PROBLEM TO WORK ON: Within the material below, transcribe exactly the lines from the one holding "translate([-ring_h / 2, 0])" through the one holding "cad_parts[node].hide_render = cad_parts[node].hide_viewport", keeping both ends and skipping the rest.
^^^^
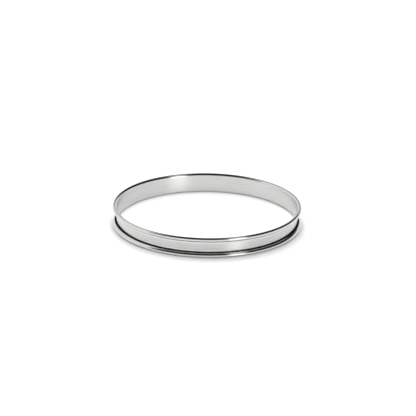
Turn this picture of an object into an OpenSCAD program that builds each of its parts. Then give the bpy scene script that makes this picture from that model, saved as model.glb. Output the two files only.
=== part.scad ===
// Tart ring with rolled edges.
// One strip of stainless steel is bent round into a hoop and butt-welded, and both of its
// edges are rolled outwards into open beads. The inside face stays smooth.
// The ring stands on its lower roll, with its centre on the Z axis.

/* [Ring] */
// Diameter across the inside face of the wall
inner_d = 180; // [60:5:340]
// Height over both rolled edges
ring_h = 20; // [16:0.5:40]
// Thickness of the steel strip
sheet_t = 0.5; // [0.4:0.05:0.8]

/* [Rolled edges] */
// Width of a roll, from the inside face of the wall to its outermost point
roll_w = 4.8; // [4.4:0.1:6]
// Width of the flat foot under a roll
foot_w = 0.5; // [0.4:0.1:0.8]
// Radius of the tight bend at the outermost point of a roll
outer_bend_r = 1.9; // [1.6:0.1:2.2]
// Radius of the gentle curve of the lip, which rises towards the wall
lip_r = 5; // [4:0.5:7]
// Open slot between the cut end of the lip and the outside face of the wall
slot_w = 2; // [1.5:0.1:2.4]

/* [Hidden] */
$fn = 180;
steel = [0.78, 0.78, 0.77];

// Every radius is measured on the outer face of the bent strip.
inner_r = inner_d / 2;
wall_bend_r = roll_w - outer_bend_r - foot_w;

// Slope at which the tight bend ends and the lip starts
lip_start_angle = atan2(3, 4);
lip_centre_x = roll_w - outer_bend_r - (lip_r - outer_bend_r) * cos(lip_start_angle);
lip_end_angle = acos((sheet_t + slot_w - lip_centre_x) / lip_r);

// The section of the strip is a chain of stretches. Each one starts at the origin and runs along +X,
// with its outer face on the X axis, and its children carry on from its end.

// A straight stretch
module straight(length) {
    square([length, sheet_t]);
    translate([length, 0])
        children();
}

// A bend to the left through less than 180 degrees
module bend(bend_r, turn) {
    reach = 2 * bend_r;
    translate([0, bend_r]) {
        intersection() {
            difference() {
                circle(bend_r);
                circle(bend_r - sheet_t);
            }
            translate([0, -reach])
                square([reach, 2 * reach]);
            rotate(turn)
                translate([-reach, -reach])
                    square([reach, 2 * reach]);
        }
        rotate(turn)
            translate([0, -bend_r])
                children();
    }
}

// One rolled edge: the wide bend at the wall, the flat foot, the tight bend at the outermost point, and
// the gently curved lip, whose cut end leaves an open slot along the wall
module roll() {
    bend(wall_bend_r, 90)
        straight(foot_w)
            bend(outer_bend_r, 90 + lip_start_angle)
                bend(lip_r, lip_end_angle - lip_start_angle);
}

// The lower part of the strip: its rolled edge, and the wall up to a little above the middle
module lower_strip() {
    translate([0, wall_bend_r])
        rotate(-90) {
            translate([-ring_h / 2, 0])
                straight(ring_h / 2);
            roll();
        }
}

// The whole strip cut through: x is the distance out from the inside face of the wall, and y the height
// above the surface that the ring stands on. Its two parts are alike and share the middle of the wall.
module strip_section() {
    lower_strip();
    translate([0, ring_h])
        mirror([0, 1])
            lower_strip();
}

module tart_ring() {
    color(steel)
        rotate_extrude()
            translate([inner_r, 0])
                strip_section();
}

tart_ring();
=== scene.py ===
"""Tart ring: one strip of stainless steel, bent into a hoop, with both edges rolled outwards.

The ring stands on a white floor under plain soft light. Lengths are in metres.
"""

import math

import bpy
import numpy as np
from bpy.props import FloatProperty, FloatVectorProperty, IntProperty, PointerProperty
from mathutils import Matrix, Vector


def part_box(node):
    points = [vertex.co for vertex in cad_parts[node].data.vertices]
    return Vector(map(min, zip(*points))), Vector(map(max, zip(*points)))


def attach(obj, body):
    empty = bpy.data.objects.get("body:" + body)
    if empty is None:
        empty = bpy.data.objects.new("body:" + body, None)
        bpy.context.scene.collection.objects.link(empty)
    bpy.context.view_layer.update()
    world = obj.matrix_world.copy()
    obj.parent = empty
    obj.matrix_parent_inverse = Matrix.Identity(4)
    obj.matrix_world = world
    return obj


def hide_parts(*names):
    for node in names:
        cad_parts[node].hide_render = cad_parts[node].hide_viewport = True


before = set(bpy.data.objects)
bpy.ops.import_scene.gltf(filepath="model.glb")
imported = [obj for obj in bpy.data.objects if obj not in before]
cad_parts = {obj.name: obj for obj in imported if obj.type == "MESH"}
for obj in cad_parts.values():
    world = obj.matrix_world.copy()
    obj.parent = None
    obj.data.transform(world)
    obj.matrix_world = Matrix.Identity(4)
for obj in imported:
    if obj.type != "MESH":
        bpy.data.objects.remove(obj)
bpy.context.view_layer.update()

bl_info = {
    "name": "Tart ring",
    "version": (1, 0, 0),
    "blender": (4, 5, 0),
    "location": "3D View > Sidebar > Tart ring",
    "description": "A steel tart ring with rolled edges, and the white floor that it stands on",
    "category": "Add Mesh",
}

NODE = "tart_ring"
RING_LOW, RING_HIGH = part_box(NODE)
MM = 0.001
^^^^
THE RESPONSE:
            translate([-ring_h / 2, 0])
                straight(ring_h / 2);
            roll();
        }
}

// The whole strip cut through: x is the distance out from the inside face of the wall, and y the height
// above the surface that the ring stands on. Its two parts are alike and share the middle of the wall.
module strip_section() {
    lower_strip();
    translate([0, ring_h])
        mirror([0, 1])
            lower_strip();
}

module tart_ring() {
    color(steel)
        rotate_extrude()
            translate([inner_r, 0])
                strip_section();
}

tart_ring();
=== scene.py ===
"""Tart ring: one strip of stainless steel, bent into a hoop, with both edges rolled outwards.

The ring stands on a white floor under plain soft light. Lengths are in metres.
"""

import math

import bpy
import numpy as np
from bpy.props import FloatProperty, FloatVectorProperty, IntProperty, PointerProperty
from mathutils import Matrix, Vector


def part_box(node):
    points = [vertex.co for vertex in cad_parts[node].data.vertices]
    return Vector(map(min, zip(*points))), Vector(map(max, zip(*points)))


def attach(obj, body):
    empty = bpy.data.objects.get("body:" + body)
    if empty is None:
        empty = bpy.data.objects.new("body:" + body, None)
        bpy.context.scene.collection.objects.link(empty)
    bpy.context.view_layer.update()
    world = obj.matrix_world.copy()
    obj.parent = empty
    obj.matrix_parent_inverse = Matrix.Identity(4)
    obj.matrix_world = world
    return obj


def hide_parts(*names):
    for node in names:
        cad_parts[node].hide_render = cad_parts[node].hide_viewport = True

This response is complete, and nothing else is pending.